#  >  > Travel & Tourism >  >  > Travel & Tourism >  >  > Travellers HUB >  >  What are the changes in our life and personality by travelling?

## Dhiya

I am sure Travelling affects life and personality of a traveller. Why do you want to travel more? Is this your passion? What are the changes you find in your self by travelling? Is travelling give pros or cons? Must have to share your own experience here.

----------


## Shana

> I am sure Travelling affects life and personality of a traveller. Why do you want to travel more? Is this your passion? What are the changes you find in your self by travelling? Is travelling give pros or cons? Must have to share your own experience here.


I don't go travelling for pleasure often, but I make use of our faculty trips to go hiking with my friends and when I do, that's the most relaxing time I'm free of any other worrisome thoughts about my future.
I feel like I'm a forest girl, with no care about the civilized world out there. I know it's for a short time, but it makes my heart get bigger and bigger as this world.
In fact, i feel much more healthier and active when i'm into this and wish i could do this often. Nowadays, there isn't enough time even to consider travelling home.

----------


## Dhiya

Hey just amazing to see a same minded girl. Plan a small trip or as an evening outing in your surrounding. That's also makes you more happy than now and you can get rid from the stress too. Try for these types of trips too.

----------


## Bhavya

> I am sure Travelling affects life and personality of a traveller. Why do you want to travel more? Is this your passion? What are the changes you find in your self by travelling? Is travelling give pros or cons? Must have to share your own experience here.


 I love to travel Because I like to explore new places,culture and people. Travelling make us refresh,we can learn about new culture,Get the chance to interact with different minded people.

----------


## Moana

> I am sure Travelling affects life and personality of a traveller. Why do you want to travel more? Is this your passion? What are the changes you find in your self by travelling? Is travelling give pros or cons? Must have to share your own experience here.


My passion is travelling and exploring so from my point of view there are no cons in travelling, although you'll have some problems to face for me travelling doesn't have any cons until unless you love it or it is your passion!

----------


## Assassin

> I am sure Travelling affects life and personality of a traveler. Why do you want to travel more? Is this your passion? What are the changes you find in your self by travelling? Is travelling give pros or cons? Must have to share your own experience here.

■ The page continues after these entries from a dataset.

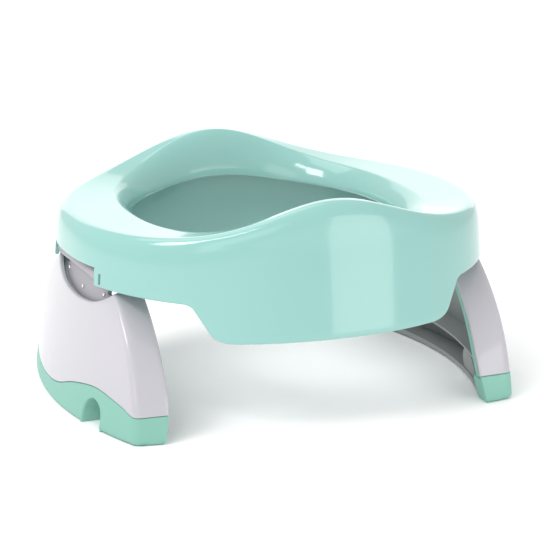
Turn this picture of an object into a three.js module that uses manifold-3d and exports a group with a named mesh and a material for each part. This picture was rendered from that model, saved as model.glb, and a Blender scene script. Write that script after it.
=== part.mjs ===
// Folding travel potty seat: an oval seat shell with a raised guard at the front and the back, and two legs
// that hinge near the seat's ends. Each leg locks upright, folds inwards under the seat, and folds outwards
// flat so that the seat can lie on a household toilet.
// Millimetres. +Z up, +X towards the right leg, -Y the front. The origin is on the floor under the centre.

import * as THREE from 'three';
import Module from 'manifold-3d';
import { LoftGeometry } from 'three/addons/geometries/LoftGeometry.js';
import { mergeVertices } from 'three/addons/utils/BufferGeometryUtils.js';

const wasm = await Module();
wasm.setup();

// ---------- driving dimensions ----------

const GAP = 0.3;                // between pieces that touch
const WALL = 3;                 // moulded shell thickness

// seat shell
const SEAT_HALF_LENGTH = 157;   // half the oval's length at the top of the end wall
const SEAT_HALF_WIDTH = 138;    // half the oval's width at the top of the guard
const SEAT_POWER = 2.2;         // superellipse power of the oval
const END_TOP = 138.5;          // height of the sitting surface at the ends
const GUARD_TOP = 167;          // height of the front and back guards
const GUARD_SPREAD = 56;        // half width of the guards' bell curve
const RIM_HALF_LENGTH = 98;     // opening, along X
const RIM_HALF_WIDTH = 112;     // opening, along Y
const RIM_POWER = 2.4;
const RIM_END = 124.4;          // height of the opening's edge at the ends
const RIM_RISE = 9;             // how much higher it is at the guards
const SHOULDER_WIDTH = 11;      // rounded shoulder between the outer wall and the flat crown
const SHOULDER_DEPTH = 24;
const SLOPE_WIDTH = 13;         // rounded fall from the flat crown to the opening's edge
const END_DRAFT = 0.04;         // outward lean of the end walls
const SIDE_DRAFT = 0.1;         // outward lean of the front and back walls
const SKIRT_BOTTOM = 70;        // lower edge of the front and back skirts
const SKIRT_HALF = 87;          // half length of that edge
const SIDE_EDGE = 98;           // lower edge between a skirt and an end
const END_EDGE = 112;           // lower edge over a leg
const END_NOTCH_HALF = 47;      // half width of the raised edge over a leg

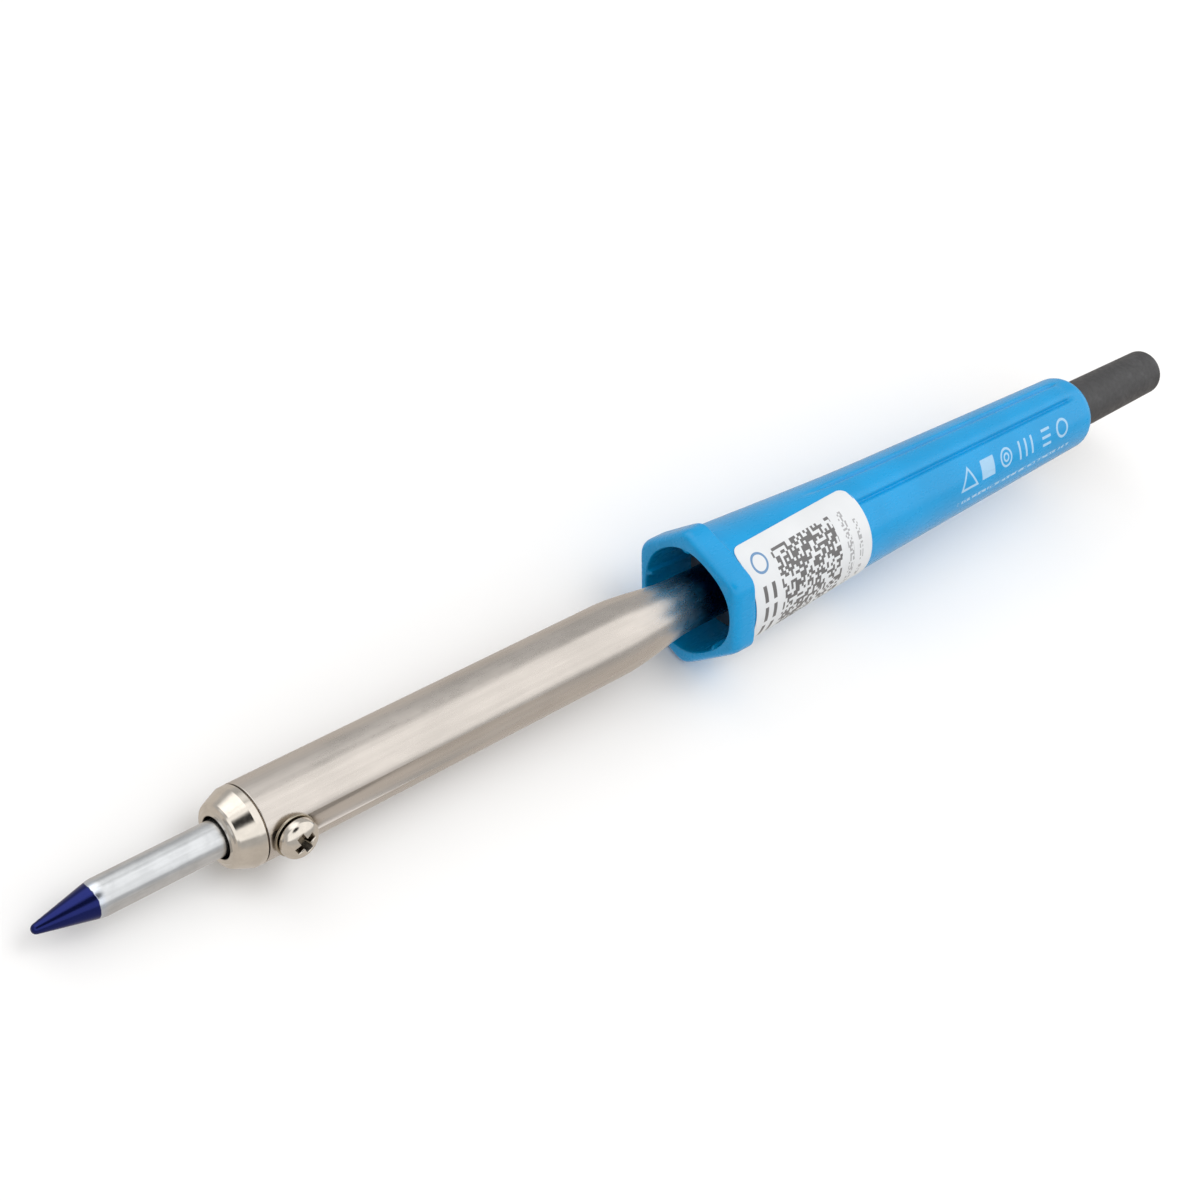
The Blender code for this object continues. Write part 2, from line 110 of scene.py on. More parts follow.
SCREW_X = 48.2
SCREW_R = 2.0
SCREW_HEAD_R = 4.0
SCREW_HEAD_H = 3.0
SCREW_HEAD_FILLET = 0.3
SCREW_POINT_R = SCREW_R * 0.75
SCREW_POINT_H = 0.4
WASHER_BASE = BARREL_R + GAP
WASHER_THICK = 0.5
WASHER_R = SCREW_HEAD_R + 0.3
WASHER_FILLET = 0.12
HEAD_BASE = WASHER_BASE + WASHER_THICK + GAP
CROWN_BASE = HEAD_BASE + 0.7
CROWN_H = SCREW_HEAD_H - 0.7
CROWN_POWER = 0.85
CROWN_STEPS = 14
CROSS_ANGLE = 62.0
# Depth under the top of the crown, length of an arm and half its width
CROSS_LEVELS = ((-1.0, 2.45, 0.9), (0.5, 2.2, 0.78), (1.8, 0.95, 0.5))

HANDLE_FRONT = 158.0
HANDLE_REAR = 299.5
GUARD_REAR = 163.9
# The flats of an outline: the angle each one faces, and its distance from the axis
GUARD_SIDES = {30.0: 15.1, 90.0: 14.9, 150.0: 15.1, 210.0: 13.8, 270.0: 14.4, 330.0: 13.8}
GUARD_SHARPNESS = 18
GUARD_RIM_DEPTH = 2.5
GUARD_RIM_INSET = 1.4
GUARD_RIM_STEPS = 8
GUARD_STATIONS = (3.2, 4.4, GUARD_REAR - HANDLE_FRONT)
# Distance behind the guard, and the share of the guard's outline that is left there
GUARD_SHOULDER = ((0.2, 0.93), (0.45, 0.7), (0.7, 0.4), (1.0, 0.12), (1.3, 0.0))
TAPER_END = 212.0
TAPER_BLEND = 14.0
BODY_FRONT_R = 14.0
BODY_WAIST_R = 11.6
BODY_REAR_R = 9.4
BODY_START = GUARD_REAR + 2.5
BODY_END = HANDLE_REAR - 3.0
BODY_STEP = 2.0
BODY_FINE_FROM = 287.5
BODY_FINE_STEP = 1.0
HANDLE_END_ROUND = 2.8
HANDLE_END_STEPS = 8
HOLLOW_SIDES = {30.0: 12.6, 90.0: 12.2, 150.0: 13.3, 210.0: 11.7, 270.0: 12.2, 330.0: 11.7}
HOLLOW_SHARPNESS = 5
HOLLOW_FLOOR = 174.6
HOLLOW_DRAFT = 0.5
HOLLOW_STATIONS = (HOLLOW_FLOOR, 170.0, 166.0, 164.5, 163.0, 161.5, 160.0, 159.2,
                   HANDLE_FRONT + 0.6)
# Distance behind the handle's front, and how far the hollow opens out there
HOLLOW_LIP = ((0.3, 0.06), (0.1, 0.2), (0.0, 0.45))
MAIN_RIB = 58.0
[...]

Travelling turn my self to adopt with different set of environments more than that teach me how Love nature more and more.  :love:

----------


## Bhavya

> I don't go travelling for pleasure often, but I make use of our faculty trips to go hiking with my friends and when I do, that's the most relaxing time I'm free of any other worrisome thoughts about my future.
> I feel like I'm a forest girl, with no care about the civilized world out there. I know it's for a short time, but it makes my heart get bigger and bigger as this world.
> In fact, i feel much more healthier and active when i'm into this and wish i could do this often. Nowadays, there isn't enough time even to consider travelling home.


Being nestle in nature help us to relax and refresh ourselves from our worrisome routine life. I rarely get chance to go on fun travels with my loved ones but whenever I get the chanceI would enjoy it to the fullest.

----------


## Bhavya

> Hey just amazing to see a same minded girl. Plan a small trip or as an evening outing in your surrounding. That's also makes you more happy than now and you can get rid from the stress too. Try for these types of trips too.


True Dhiya, a short trip to nearby surrounding also help us to refresh our mind and get away from the stress, you know what me and my friends used to plan these kind of short trips but now we all are in different cities because of our career so the short trips also reduced. but still we do as much as possible

----------


## Bhavya

> Travelling turn my self to adopt with different set of environments more than that teach me how Love nature more and more.


True traveling make us more flexible to different environment, and let us learn to love nature.

----------